Requirement - Repeat exactly the lines from the start of the material below up to and including the "decorated side faces -Y." line.

Data provided -
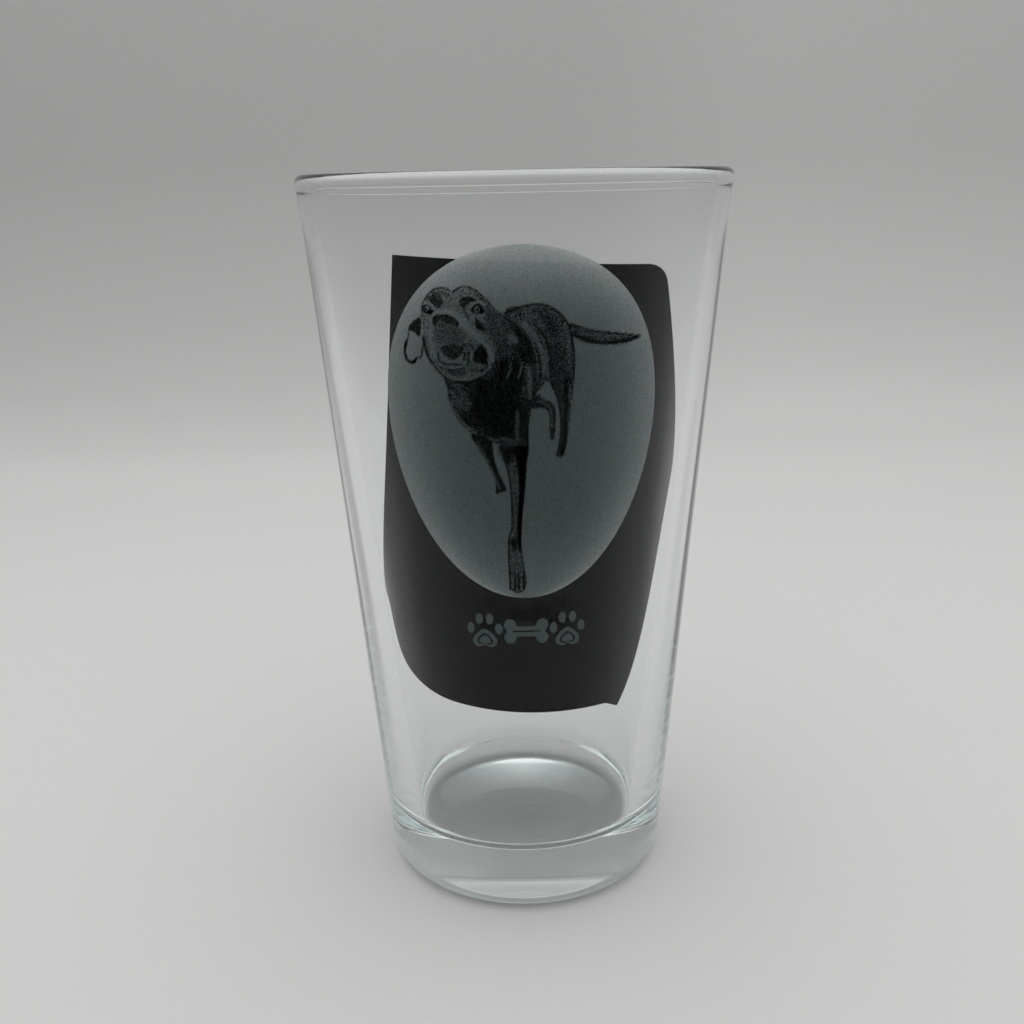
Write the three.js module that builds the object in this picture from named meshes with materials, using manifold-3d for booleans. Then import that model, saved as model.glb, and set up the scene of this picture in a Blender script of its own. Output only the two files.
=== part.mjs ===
// A conical shaker pint glass with a curled black card standing loose inside it.
// Millimetres, +Z up. The origin is the centre of the foot, on the table, and the decorated side faces -Y.

import * as THREE from "three";
import { mergeVertices } from "three/addons/utils/BufferGeometryUtils.js";
import Module from "manifold-3d";

// The tumbler's driving dimensions.
const height = 149.2;
const footRadius = 30.4; // the outer cone carried down to the table
const mouthRadius = 42.85; // the outer cone carried up to the top of the rim
const wallAtFoot = 6.8; // horizontal, and carried down to the table like the cone
const wallAtMouth = 2.8;
const floorHeight = 9; // the pressed base, at the middle of its dished floor
const floorSlope = THREE.MathUtils.degToRad(18); // of the dish, at its edge
const floorFillet = 4;
const heelRadius = 4.7;
const footRingWidth = 3.2; // the flat ring that the glass stands on
const pushUp = 0.45; // how far the underside rises inside that ring
const beadHeight = 3.1;
const beadOverhang = 0.15; // how far the rim bead stands out from the cone
const beadStep = 0.15; // how far it stands out from the wall just under it, which flares
const flareHeight = 12;

// The card's driving dimensions.
const cardThickness = 0.4;
const cardClearance = 0.5; // between the card and the wall that it leans on
const cardTop = 135.5;
const cardBottom = 44.3;
const cardTilt = 2.5; // how much lower the top edge is at its right end
const cardHalfWidth = 28.9; // as seen from the front, at its widest
const cardCorner = 4;

// How finely round shapes are cut into facets.
const turnSegments = 72;
const arcDivisions = 4; // an arc becomes twice as many chords

const outerTaper = (mouthRadius - footRadius) / height;
const outerRadiusAt = (z) => footRadius + outerTaper * z;
const cavityFootRadius = footRadius - wallAtFoot;
const cavityTaper = (mouthRadius - wallAtMouth - cavityFootRadius) / height;
const cavityRadiusAt = (z) => cavityFootRadius + cavityTaper * z;

// The floor is a parabolic dish, whose edge meets a round that touches the cavity's wall.
const filletInset = floorFillet * (Math.hypot(1, cavityTaper) - Math.sin(floorSlope));
const dishRadius =
  (cavityRadiusAt(floorHeight + floorFillet * Math.cos(floorSlope)) - filletInset) /
  (1 - (cavityTaper * Math.tan(floorSlope)) / 2);
const dishDepth = (dishRadius * Math.tan(floorSlope)) / 2;

const glassMaterial = new THREE.MeshStandardMaterial({
  color: 0xdde6e4,
  roughness: 0.04,
  metalness: 0,
  transparent: true,
  opacity: 0.35,
});
const cardMaterial = new THREE.MeshStandardMaterial({ color: 0x202223, roughness: 0.8, metalness: 0 });

// Turns an outline of radius against height about the Z axis.
function turned(points) {
  const geometry = new THREE.LatheGeometry(points, turnSegments);
  return geometry.rotateX(Math.PI / 2);
}

// The tumbler's section, from the axis under the base, round the outside and the rim, to the axis on the floor.
function tumblerSection() {
  const beadRadius = mouthRadius + beadOverhang;
  const beadFoot = height - beadHeight;
  const flareFoot = beadFoot - flareHeight;
  const flareMiddle = beadFoot - flareHeight / 2;
  const lipRadius = (beadRadius - cavityRadiusAt(height)) / 2;
  const heelCentre = outerRadiusAt(heelRadius) - heelRadius * Math.hypot(1, outerTaper);
  const ringInner = heelCentre - footRingWidth;
  const filletCentre = dishRadius - floorFillet * Math.sin(floorSlope);
  const filletHeight = floorHeight + dishDepth + floorFillet * Math.cos(floorSlope);
  const down = -Math.PI / 2;

  const section = new THREE.Path();
  section.moveTo(0, pushUp);
  section.bezierCurveTo(0.45 * ringInner, pushUp, 0.65 * ringInner, 0, ringInner, 0);
  section.lineTo(heelCentre, 0);
  section.absarc(heelCentre, heelRadius, heelRadius, down, -Math.atan(outerTaper), false);
  section.lineTo(outerRadiusAt(flareFoot), flareFoot);
  section.quadraticCurveTo(outerRadiusAt(flareMiddle), flareMiddle, beadRadius - beadStep, beadFoot);
  section.lineTo(beadRadius, beadFoot + 2 * beadStep);
  section.absarc(beadRadius - lipRadius, height - lipRadius, lipRadius, 0, Math.PI, false);
  section.absarc(filletCentre, filletHeight, floorFillet, -Math.atan(cavityTaper), down + floorSlope, true);
  section.quadraticCurveTo(dishRadius / 2, floorHeight, 0, floorHeight);
  return section.getPoints(arcDivisions);
}

function tumbler() {
  const mesh = new THREE.Mesh(turned(tumblerSection()), glassMaterial);
  mesh.name = "glass_tumbler";
  return mesh;
}

// The card's edge as seen from the front: X across and Z up, hand-cut and leaning a little to the right.
function cardOutline() {
  const topRight = new THREE.Vector2(26, cardTop - cardTilt);
  const outline = new THREE.Shape();
  outline.moveTo(-20.8, cardTop);
  outline.lineTo(-26.1, 74);
  outline.lineTo(-27.2, 67);
  outline.lineTo(-25.6, 65.5);
  outline.bezierCurveTo(-24.1, 56, -23, 49, -12.5, 47.4);
  outline.bezierCurveTo(-3, 46.2, 6, 46, 15.4, cardBottom + 1.5);
  outline.lineTo(17.7, cardBottom);
  outline.bezierCurveTo(22.8, 54, cardHalfWidth - 3.2, 76, cardHalfWidth, 92);
  outline.bezierCurveTo(cardHalfWidth + 0.6, 102, 27.8, 119, topRight.x + 0.4, topRight.y - cardCorner);
  outline.quadraticCurveTo(topRight.x, topRight.y, topRight.x - cardCorner, topRight.y);
  return outline;
}

// The cone shell that the card's sheet is cut from, closed on itself.
function cardShell() {
  const outer = (z) => cavityRadiusAt(z) - cardClearance;
  const inner = (z) => outer(z) - cardThickness;
  const low = cardBottom - 1;
  const high = cardTop + 1;
  const corner = (radiusAt, z) => new THREE.Vector2(radiusAt(z), z);
  return turned([corner(outer, low), corner(outer, high), corner(inner, high), corner(inner, low), corner(outer, low)]);
}

const wasm = await Module();
wasm.setup();

function toSolid(geometry) {
  const bare = geometry.clone();
  bare.deleteAttribute("normal");
  bare.deleteAttribute("uv");
  const merged = mergeVertices(bare, 1e-4);
  return new wasm.Manifold(
    new wasm.Mesh({
      numProp: 3,
      vertProperties: merged.getAttribute("position").array,
      triVerts: new Uint32Array(merged.getIndex().array),
    }),
  );
}

function toGeometry(solid) {
  const cut = solid.getMesh();
  const geometry = new THREE.BufferGeometry();
  geometry.setAttribute("position", new THREE.BufferAttribute(new Float32Array(cut.vertProperties), 3));
  geometry.setIndex(new THREE.BufferAttribute(new Uint32Array(cut.triVerts), 1));
  geometry.computeVertexNormals();
  return geometry;
}

function card() {
  const cutter = new THREE.ExtrudeGeometry(cardOutline(), {
    depth: mouthRadius,
    bevelEnabled: false,
    curveSegments: 2 * arcDivisions,
  });
  cutter.rotateX(Math.PI / 2); // the outline stands up, and the cutter reaches from the axis to the front
  const sheet = toSolid(cardShell()).intersect(toSolid(cutter));
  const mesh = new THREE.Mesh(toGeometry(sheet), cardMaterial);
  mesh.name = "insert_card";
  return mesh;
}

const pintGlass = new THREE.Group();
pintGlass.add(tumbler(), card());

export default pintGlass;
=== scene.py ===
"""A shaker pint glass with a laser-etched running dog, and the curled black card that stands inside it.

Metres, +Z up. The origin is the centre of the foot, and the etched side faces -Y.
"""

import math

import bpy
import numpy as np
from mathutils import Matrix, Vector
from mathutils.geometry import delaunay_2d_cdt


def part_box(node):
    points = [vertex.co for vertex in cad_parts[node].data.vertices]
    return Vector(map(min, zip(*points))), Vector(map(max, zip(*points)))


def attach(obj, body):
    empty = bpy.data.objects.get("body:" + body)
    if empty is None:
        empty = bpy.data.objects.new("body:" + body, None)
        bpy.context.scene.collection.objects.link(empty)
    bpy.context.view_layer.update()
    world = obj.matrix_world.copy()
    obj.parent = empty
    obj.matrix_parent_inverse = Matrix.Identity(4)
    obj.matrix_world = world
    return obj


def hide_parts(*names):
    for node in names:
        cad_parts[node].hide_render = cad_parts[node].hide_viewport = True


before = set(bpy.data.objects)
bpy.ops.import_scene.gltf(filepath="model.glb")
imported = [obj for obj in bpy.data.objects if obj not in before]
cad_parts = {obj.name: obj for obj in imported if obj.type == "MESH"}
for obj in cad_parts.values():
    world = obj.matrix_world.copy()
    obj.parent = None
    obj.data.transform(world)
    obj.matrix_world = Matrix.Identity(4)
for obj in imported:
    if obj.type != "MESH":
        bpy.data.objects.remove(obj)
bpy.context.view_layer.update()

MM = 0.001

# The tumbler. Its height and bead come from the frame, and the rest are the CAD model's driving sizes.
glass_high = Vector(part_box("glass_tumbler")[1])
HEIGHT = glass_high.z
BEAD_RADIUS = glass_high.x
BEAD_OVERHANG = 0.15 * MM
BEAD_HEIGHT = 3.1 * MM
BEAD_STEP = 0.15 * MM
FLARE_HEIGHT = 12 * MM
MOUTH_RADIUS = BEAD_RADIUS - BEAD_OVERHANG
FOOT_RADIUS = 30.4 * MM
WALL_AT_MOUTH = 2.8 * MM
WALL_AT_FOOT = 6.8 * MM
FLOOR_HEIGHT = 9 * MM
FLOOR_SLOPE = math.radians(18)
FLOOR_FILLET = 4 * MM
HEEL_RADIUS = 4.7 * MM
FOOT_RING_WIDTH = 3.2 * MM
PUSH_UP = 0.45 * MM

# The card, which leans on the wall. Its outline is in the front view.
card_low, card_high = (Vector(corner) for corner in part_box("insert_card"))
CARD_CLEARANCE = 0.5 * MM
CARD_THICKNESS = 0.4 * MM
CARD_TOP = card_high.z
CARD_BOTTOM = card_low.z
CARD_CORNER = 4 * MM
CARD_HALF_WIDTH = 28.9 * MM
CARD_TILT = 2.5 * MM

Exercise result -
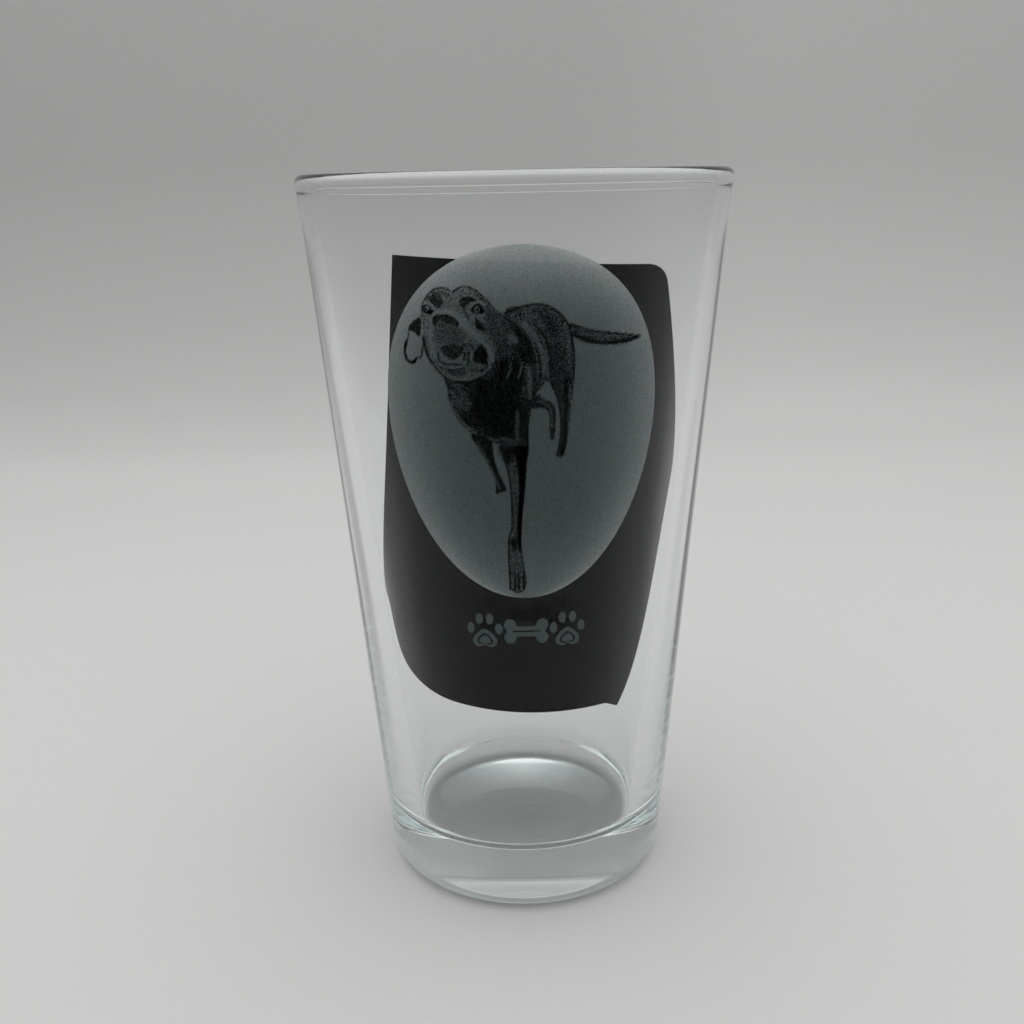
Write the three.js module that builds the object in this picture from named meshes with materials, using manifold-3d for booleans. Then import that model, saved as model.glb, and set up the scene of this picture in a Blender script of its own. Output only the two files.
=== part.mjs ===
// A conical shaker pint glass with a curled black card standing loose inside it.
// Millimetres, +Z up. The origin is the centre of the foot, on the table, and the decorated side faces -Y.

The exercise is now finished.